> **AIM**: Report, as a bare number, how many lines hold "this".

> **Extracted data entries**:
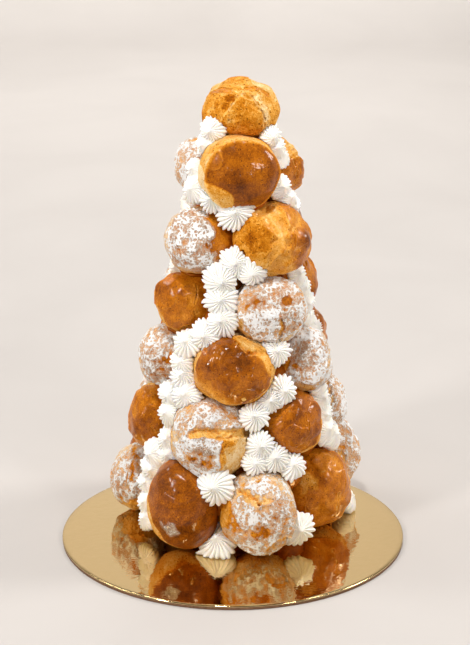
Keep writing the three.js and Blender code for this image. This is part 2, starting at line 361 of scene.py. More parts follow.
def lamp(name, place, size, watts, target=TOWER_MIDDLE):
    """A soft lamp that looks at its target."""
    light = bpy.data.lights.new(name, "AREA")
    light.shape = "RECTANGLE"
    light.size, light.size_y = size[0] * MM, size[1] * MM
    light.energy = watts
    light.color = DAYLIGHT
    holder = bpy.data.objects.new(name, light)
    holder.location = Vector(place) * MM
    aim = Vector(target) * MM - holder.location
    holder.rotation_euler = aim.to_track_quat("-Z", "Y").to_euler()
    bpy.context.scene.collection.objects.link(holder)
    return light


lamps = [
    lamp("lamp_front_left", (-1100, -1000, 950), (220, 220), 12.8),
    lamp("lamp_front_right", (900, -1200, 800), (220, 220), 6.2),
    lamp("lamp_top", (-130, -520, 1450), (130, 130), 10),
    lamp("lamp_back_left", (-900, 350, 1100), (320, 320), 4.6),
    lamp("lamp_back_right", (1000, 250, 950), (320, 320), 9),
    lamp("lamp_wall", (-100, 1400, 1550), (2200, 500), 37, target=(-100, 2400, 0)),
]
print(len(lamps), "lamps of", round(sum(light.energy for light in lamps), 1), "watts in all")

# %% The light of the room
ROOM_COLOUR = (1.0, 0.975, 0.95)
CAMERA_SIDE, OTHER_SIDES, CEILING = 0.26, 0.6, 0.1  # how bright the room is there
world = bpy.data.worlds.new("room")
bpy.context.scene.world = world
world.use_nodes = True
room = Nodes(world.node_tree)
way = room.node("ShaderNodeTexCoord")["Generated"]
walls = room.step(room.part(way, 1), -0.8, -0.2, CAMERA_SIDE, OTHER_SIDES)
background = room.tree.nodes["Background"].inputs
room.put(background["Color"], ROOM_COLOUR)
room.put(background["Strength"], room.step(room.part(way, 2), 0.3, 0.6, walls, CEILING))
bpy.context.scene.view_settings.view_transform = "Standard"
print("the room's light has", len(room.tree.nodes), "nodes")

# %% [markdown]
# ## The form of a bun
#
# Choux paste swells into a rough ball, and where two buns touch they flatten each other.
# The solids already have that form in flat facets. A Subdivision Surface modifier could
# round them, but it shrinks the form and leaves its points uneven. So each bun's skin is
# laid over its solid instead: many rays from the middle measure how far the facets are,
# and a soft average of those distances gives a smooth, round skin with the same flats
# and the same size.

# %% A net of points over a bun
FRONT_NET = ((240, 126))  # points in a ring, and rings over dome and sides
BACK_NET = (120, 62)  # the same for the buns at the back of the tower
BACK_RINGS = 10  # over the back, which the tower hides
DOME_REACH = 112  # degrees down from the top of the dome that the fine rings cover
FEELERS = 700


def sphere_net(around, fine_rings):
    """Unit vectors in rings round +Z with a pole at each end, the faces, and each ring's degrees down."""
    fine = np.linspace(0, DOME_REACH, fine_rings + 1)[1:]
    back = np.linspace(DOME_REACH, 180, BACK_RINGS + 2)[1:-1]
    down = np.radians(np.concatenate([fine, back]))
    ring = np.stack([np.cos(circle(around)), np.sin(circle(around))], 1)
    ways = [np.array([[0, 0, 1.0]])]
    ways += [np.column_stack([ring * math.sin(d), np.full(around, math.cos(d))]) for d in down]
    ways += [np.array([[0, 0, -1.0]])]
    faces = ring_faces(len(down), around)[:, ::-1]  # these rings run down, so they turn the other way
    return np.concatenate(ways), faces, np.degrees(down)


def spread_ways(count):
    """Unit vectors spread evenly over a ball, along a spiral."""
    index = np.arange(count) + 0.5
    z = 1 - 2 * index / count
    turn = index * math.pi * (1 + 5 ** 0.5)
    flat = np.sqrt(1 - z * z)
    return np.column_stack([flat * np.cos(turn), flat * np.sin(turn), z])


NETS = {"front": sphere_net(*FRONT_NET), "back": sphere_net(*BACK_NET)}
FEELER_WAYS = spread_ways(FEELERS)
print({place: len(net[1]) for place, net in NETS.items()}, "triangles on a bun")


# %% The smooth distance from a bun's middle to its skin
FEELER_SOFT = math.radians(7)
SKIN_OUT = 0.35  # millimetres that a round skin stands over flat facets


def facets_of(node):
    """The node's own facets as a tree that rays can be sent into, in millimetres."""
    copy = bmesh.new()
    copy.from_mesh(frame["nodes"][node].data)
    bmesh.ops.remove_doubles(copy, verts=copy.verts, dist=0.01 * MM)
    copy.transform(Matrix.Scale(1 / MM, 4))
    tree = BVHTree.FromBMesh(copy)
    copy.free()
    return tree


def skin_distance(node, middle, ways):
    tree = facets_of(node)
    felt = np.array([tree.ray_cast(Vector(middle), Vector(way))[3] for way in FEELER_WAYS], float)
    nearness = np.exp((ways.astype(np.float32) @ FEELER_WAYS.T.astype(np.float32) - 1) / FEELER_SOFT ** 2)
    return nearness @ felt / nearness.sum(1) + SKIN_OUT


def axes_towards(way):
    """Right, up and out for someone who looks straight at a face that looks along way."""
    right = np.array([-way[1], way[0], 0.0])
    right /= np.linalg.norm(right)
    return np.array([right, np.cross(way, right), way])


print("front axes", axes_towards(outwards(0, CAMERA_DOWN)).round(2).tolist())

# %% [markdown]
# ## Crust
#
# A bun's crust has a browned cap, which was the top of the piped ball, and a paler ring
# below it where the crust tore and stretched as the bun rose. Caps have dents and small
# blisters, and rings are dry and full of pores. All this could be sculpted by hand, bun
# by bun. Here each of these marks is a small function that changes a skin: how far it
# stands out, how dark it is baked, how much crumb or sugar or glaze shows. A few marks
# also paint highlights and shade into how dark it is. A bun is then a list of marks,
# which can be read and changed.

# %% A rough field that repeats exactly
def ripples(points, span, seed, waves=26):
    """Random smooth bumps about span millimetres apart. Mostly from -1 to 1."""
    chance = np.random.default_rng(seed)
    ways = chance.normal(size=(waves, 3))
    ways /= np.linalg.norm(ways, axis=1)[:, None]
    ways *= chance.uniform(0.6, 1.5, (waves, 1)) * 2 * math.pi / (2 * span)
    turns = points @ ways.T + chance.uniform(0, 2 * math.pi, waves)
    return np.cos(turns).sum(1) * math.sqrt(2 / waves) * 0.5


def fade(distance, start, end):
    """1 up to start, 0 from end on, and smooth between them."""
    t = np.clip((end - distance) / (end - start), 0, 1)
    return t * t * (3 - 2 * t)


print("ripples over a millimetre", ripples(np.eye(3), 1.0, 0).round(2))


# %% A skin
FIELDS = ("rise", "bake", "crumb", "sugar", "gloss", "porous")


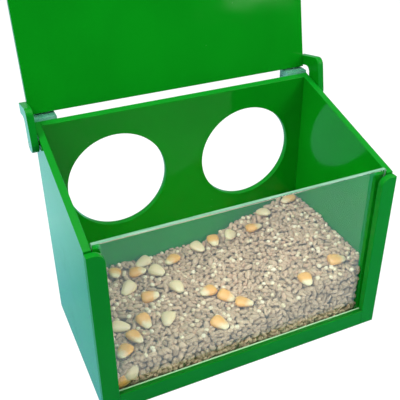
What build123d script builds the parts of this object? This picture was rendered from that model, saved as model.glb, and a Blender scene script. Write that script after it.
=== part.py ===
from build123d import *
import math
import os

# A pigeon feeder cut from glossy plastic sheet: an open-topped bin whose tall back has two
# round head holes, a clear window that lifts out of a channel at the front, and a lid that
# swings back on two hooked ears and leans on clear stop blocks. Feed lies in the bin.
# Millimetres. X runs across, -Y is the window side, Z is up. The origin is the middle of
# the base, on the surface that the feeder stands on.

# Box
box_width = 200.0
box_depth = 110.0
front_height = 120.0
rear_height = 150.0
sheet_thickness = 4.5

# Head holes in the back
head_hole_diameter = 70.5
head_hole_spacing = 98.4
head_hole_height = 97.5

# Window frame at the front
stile_width = 10.5
stile_corner_radius = 6.0
rail_height = 12.5
window_thickness = 3.0
window_height = 119.2
channel_play = 0.6
window_side_play = 0.5
guide_top_drop = 3.0

# Lid and its hinge
lid_lean = 11.5
lid_seat_gap = 0.3
lid_swing_gap = 1.0
hinge_setback = 7.0
hinge_depth = 9.0
hinge_reach = 16.3
pin_diameter = 3.5
pin_bite = 3.2
pin_end_gap = 0.3
pin_running_gap = 0.06
pin_chamfer = 0.4

# Ears that carry the lid
ear_gap = 0.6
ear_arm_start = 1.0
ear_arm_width = 7.0
ear_leg_front = 19.5
ear_throat = 7.9
ear_pin_wall = 4.2
ear_shoulder_radius = 5.0
ear_toe_radius = 6.0
ear_heel_radius = 4.0
ear_throat_radius = 4.0

# Stop blocks behind the back panel
stop_block_width = 15.5
stop_block_height = 12.0
stop_block_lip = 2.0
stop_gap = 0.3

# Small edge breaks
edge_break = 0.4

# Feed
feed_level = 29.0
feed_rise = 22.0
feed_rise_start = -2.0
feed_rise_end = 88.0
feed_front_share = 0.8
feed_front_fade = 20.0
feed_lump = 1.6
feed_lump_width = 44.0
feed_lump_depth = 65.0
feed_lump_middle = 35.0
feed_gap = 0.3
feed_sections = 8
feed_points = 17

# Maize kernels lying in the feed
kernel_length = 12.6
kernel_width = 9.6
kernel_tip_width = 4.8
kernel_crown_width = 6.8
kernel_belly_offset = 1.2
kernel_thickness = 4.8
kernel_chamfer = 1.2
kernel_stand = 0.7
kernel_wall_gap = 0.5

# Worked out from the values above
front_y = -box_depth / 2
rear_y = box_depth / 2
side_inner_x = box_width / 2 - sheet_thickness
stile_inner_x = box_width / 2 - stile_width
top_slope = math.atan((rear_height - front_height) / box_depth)
stile_rear_y = front_y + sheet_thickness
window_front_y = stile_rear_y + channel_play
window_rear_y = window_front_y + window_thickness
guide_front_y = window_rear_y + channel_play
guide_rear_y = guide_front_y + sheet_thickness
back_front_y = rear_y - sheet_thickness


def top_height(y):
    """Height of the sloping top edge of the box at y."""
    return front_height + (y - front_y) * math.tan(top_slope)


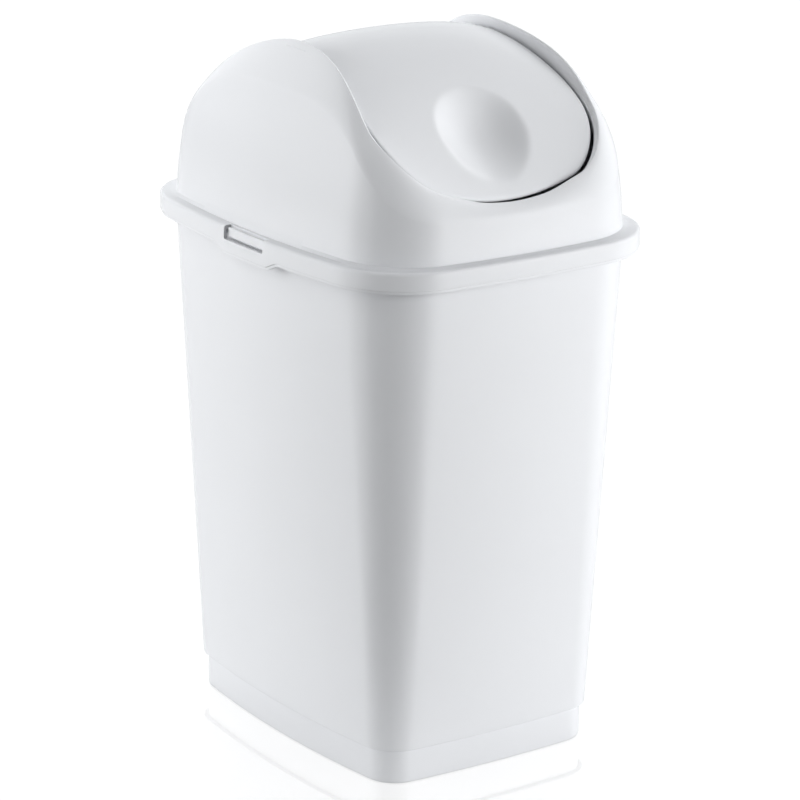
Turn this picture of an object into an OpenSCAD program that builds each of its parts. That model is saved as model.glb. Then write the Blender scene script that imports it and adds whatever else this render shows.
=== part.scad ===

> **EXERCISE RESPONSE**: 4